Even more sobering, people go hungry even as so much surplus food goes to waste. Uneaten food in the US contains more than four times the number of calories needed to feed an estimated 35 million food insecure Americans according to studies reviewed by the US EPA. According to the 2022 Silicon Valley Index, a staggering 12 percent of our local population is food insecure, meaning they lack consistent access to enough food to lead an active, healthy life.
Ensuring that surplus food goes to those in need is a powerful tool in fighting climate change and reducing food insecurity. Food recovery plays a unique and vital role in the food supply chain, by making the most of inevitable surpluses that arise in the commercial food supply chain and providing a supply of nutritious food to food assistance organizations. The vital importance of food waste reduction and food recovery, for our communities and our environment, are now enshrined into California law by SB 1383.
The Program completed the capacity assessment required under SB 1383 Santa Clara County Food Recovery Capacity Planning Assessment for 2022-24, which was accepted in draft form by RWRC TAC on April 14, 2022 and finalized without substantive changes in June 2022. The report benefited from expertise, research assistance, and review from a variety of stakeholders throughout the county, as well as extensive surveys and outreach to all regulated entities.

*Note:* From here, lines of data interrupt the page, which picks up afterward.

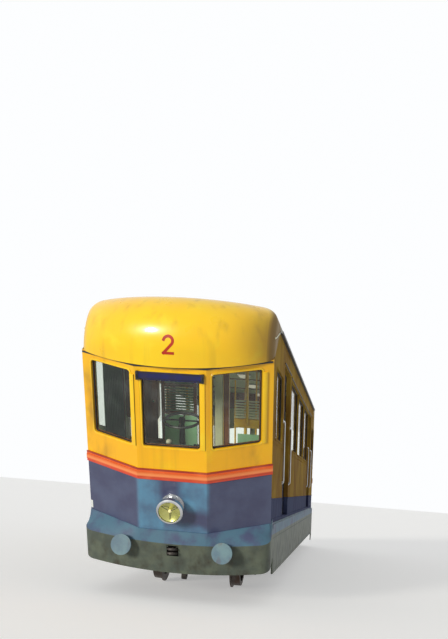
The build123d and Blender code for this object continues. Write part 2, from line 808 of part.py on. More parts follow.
bow_radius = (SKIRT_HALF**2 + APRON_SAG**2) / (2 * APRON_SAG)
for (end, corner, out), apron_bottom in zip(ENDS, (UPHILL_APRON_BOTTOM, DOWNHILL_APRON_BOTTOM)):
    headstock_face = ORIGIN_X + corner / COS + out * (BUFFER_REACH - HEADSTOCK_SETBACK)
    with BuildPart() as apron:
        with BuildSketch(plan_plane(corner, out, apron_bottom)):
            add(apron_outline(0))
            add(apron_outline(SKIRT_SHEET), mode=Mode.SUBTRACT)
            with Locations((-APRON_RETURN, 0)):
                Rectangle(2 * SKIRT_SHEET, 2 * (SKIRT_HALF - SKIRT_SHEET), mode=Mode.SUBTRACT)
        extrude(amount=APRON_TOP - apron_bottom)
        with BuildSketch(plan_plane(corner, out, APRON_TOP - LEDGE_THICK)):
            add(apron_outline(0))
            Polygon(*prow(WALL, HALF - WALL), align=None, mode=Mode.SUBTRACT)
            with Locations((-APRON_RETURN, 0)):
                Rectangle(2 * APRON_RETURN, BODY_WIDTH - 2 * WALL, mode=Mode.SUBTRACT)
        extrude(amount=LEDGE_THICK)
        # The flare, round the foot of the end wall
        with BuildSketch(plan_plane(corner, out, APRON_TOP)):
            add(apron_outline(0))
        with BuildSketch(plan_plane(corner, out, LEDGE)):
            add(lip_outline())
        loft(ruled=True)
        with BuildSketch(plan_plane(corner, out, APRON_TOP)):
            Polygon(*prow(0, HALF), align=None)
            with Locations((-APRON_RETURN, 0)):
                Rectangle(2 * APRON_RETURN, BODY_WIDTH)
        extrude(amount=CLEAR_HEIGHT, mode=Mode.SUBTRACT)
        # Openings for the buffers and the towing jaw
        with BuildSketch(Plane.YZ.offset(headstock_face)):
            with Locations((-BUFFER_SPACING / 2, BUFFER_HEIGHT), (BUFFER_SPACING / 2, BUFFER_HEIGHT)):
                Circle(BUFFER_CASE_RADIUS + GAP)
            with Locations((0, JAW_HEIGHT)):
                Rectangle(JAW_WIDTH + 2 * GAP, JAW_WIDTH)
        extrude(amount=out * BUFFER_REACH, mode=Mode.SUBTRACT)
    apron.part.label = f"{end}_apron"
    export_step(apron.part, f"parts/{end}_apron.step")

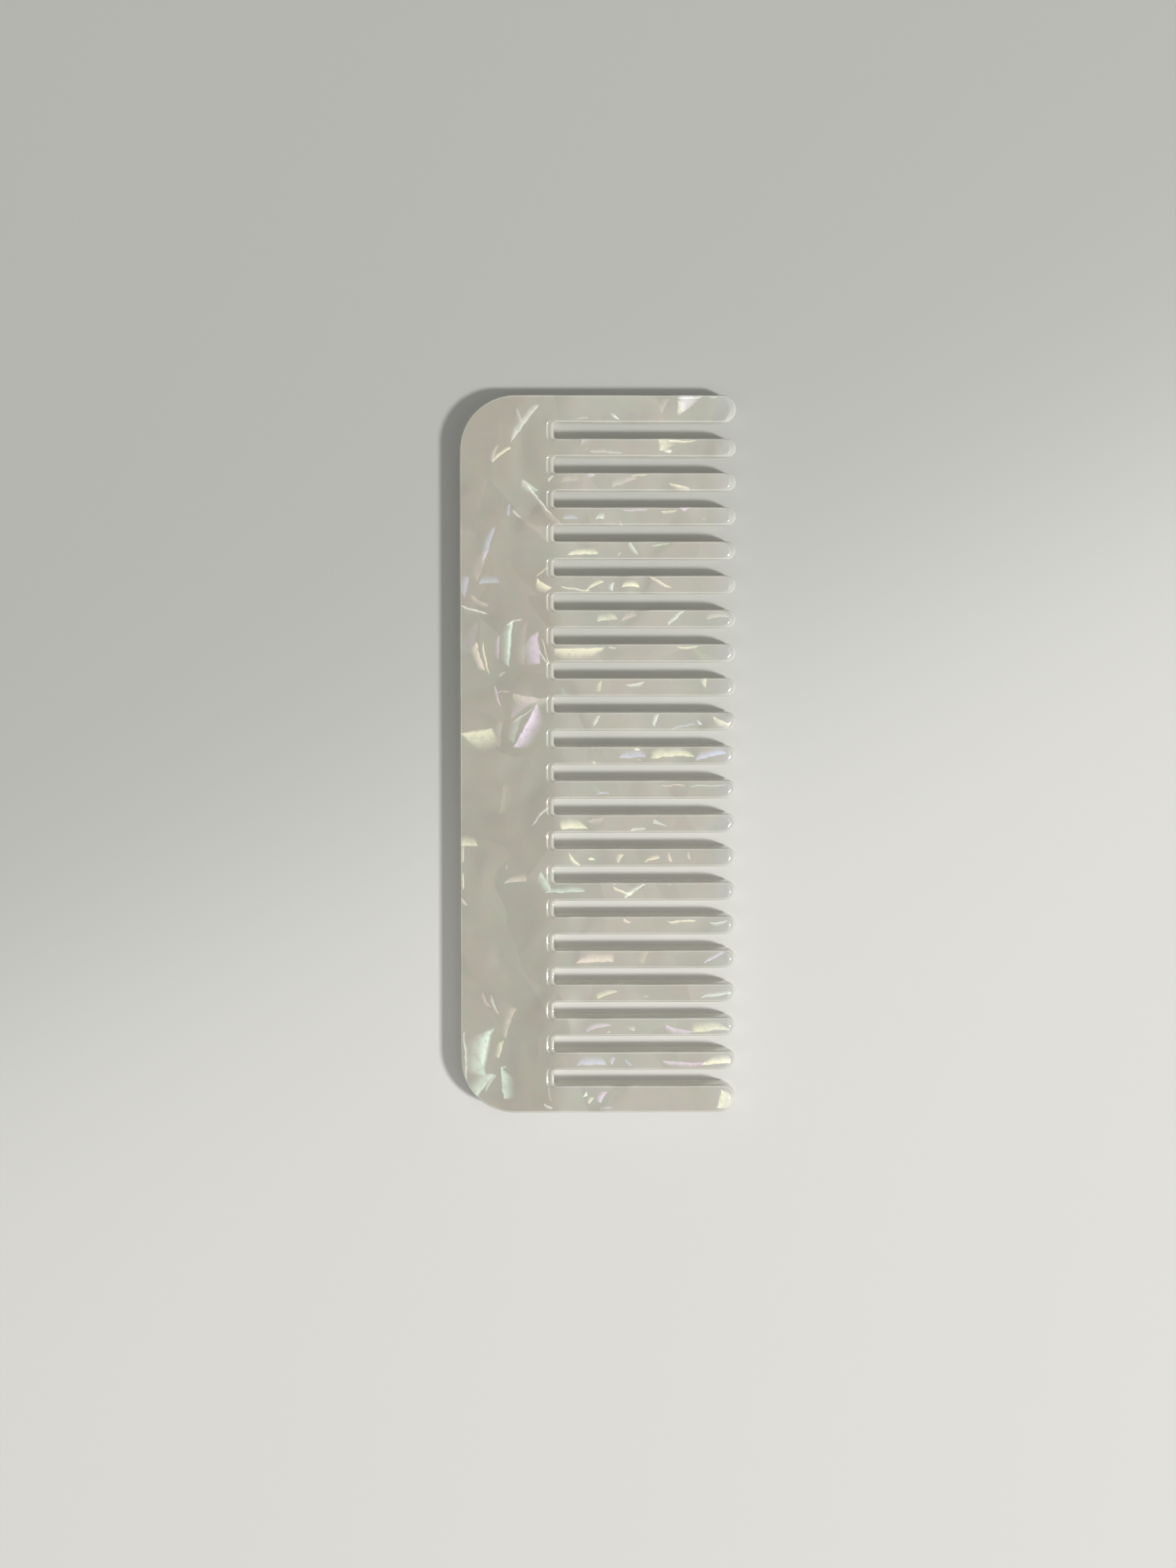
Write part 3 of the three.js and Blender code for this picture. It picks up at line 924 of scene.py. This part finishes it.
def make_lights(context, stage):
    make_key(context, stage)
    flat, rise = math.cos(FILL_RISE), math.sin(FILL_RISE)
    for turn in FILL_TURNS:
        toward = Vector((flat * math.cos(turn), flat * math.sin(turn), rise))
        make_fill(context, toward, stage.fill_strength / (len(FILL_TURNS) * rise))
    make_fill(context, Vector((0.0, 0.0, -1.0)), stage.fill_strength)
    make_world(context, stage)


def make_camera(context, stage):
    data = bpy.data.cameras.new("camera")
    data.sensor_width = 36
    data.lens = stage.lens
    data.shift_y = stage.shift
    data.clip_start = 0.01
    data.clip_end = 10
    camera = bpy.data.objects.new("camera", data)
    camera.location = CAMERA_PLACE
    camera.rotation_euler = CAMERA_TILT
    context.scene.collection.objects.link(camera)
    context.scene.camera = camera


class COMB_OT_stage(bpy.types.Operator):
    """Make the floor, the light and the camera"""

    bl_idname = "comb.make_stage"
    bl_label = "Make stage"

    def execute(self, context):
        stage = context.scene.comb_stage
        make_floor(context, stage)
        make_lights(context, stage)
        make_camera(context, stage)
        context.scene.view_settings.view_transform = "Standard"
        return {"FINISHED"}


# ---- Add-on --------------------------------------------------------------------------------------


class COMB_PT_panel(bpy.types.Panel):
    """Lists the comb's settings and its two steps"""

    bl_label = "Comb"
    bl_space_type = "VIEW_3D"
    bl_region_type = "UI"
    bl_category = "Comb"

    def draw(self, context):
        for group in (context.scene.comb_shape, context.scene.comb_finish, context.scene.comb_stage):
            box = self.layout.box()
            for name in group.__annotations__:
                box.prop(group, name)
        self.layout.operator(COMB_OT_comb.bl_idname)
        self.layout.operator(COMB_OT_stage.bl_idname)


CLASSES = (CombShape, PearlFinish, StageSettings, COMB_OT_comb, COMB_OT_stage, COMB_PT_panel)


def register():
    for each in CLASSES:
        bpy.utils.register_class(each)
    bpy.types.Scene.comb_shape = PointerProperty(type=CombShape)
    bpy.types.Scene.comb_finish = PointerProperty(type=PearlFinish)
    bpy.types.Scene.comb_stage = PointerProperty(type=StageSettings)


def unregister():
    del bpy.types.Scene.comb_stage
    del bpy.types.Scene.comb_finish
    del bpy.types.Scene.comb_shape
    for each in reversed(CLASSES):
        bpy.utils.unregister_class(each)


def main():
    register()
    bpy.ops.comb.make_comb()
    bpy.ops.comb.make_stage()
    bpy.context.view_layer.update()


if __name__ == "__main__":
    main()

The Assessment concludes that Santa Clara County has ample food recovery capacity to address edible food disposed as required under SB 1383.
A La Carte
Silicon Valley Food Recovery created a mobile food distribution model named A La Carte. An original concept, A La Carte is a fleet of trucks, staffed by trained personnel who gather prepared and packaged food from corporate and university campuses for delivery directly into targeted neighborhoods with high-density populations of people in need. Joint Venture has since completed its role in A La Carte.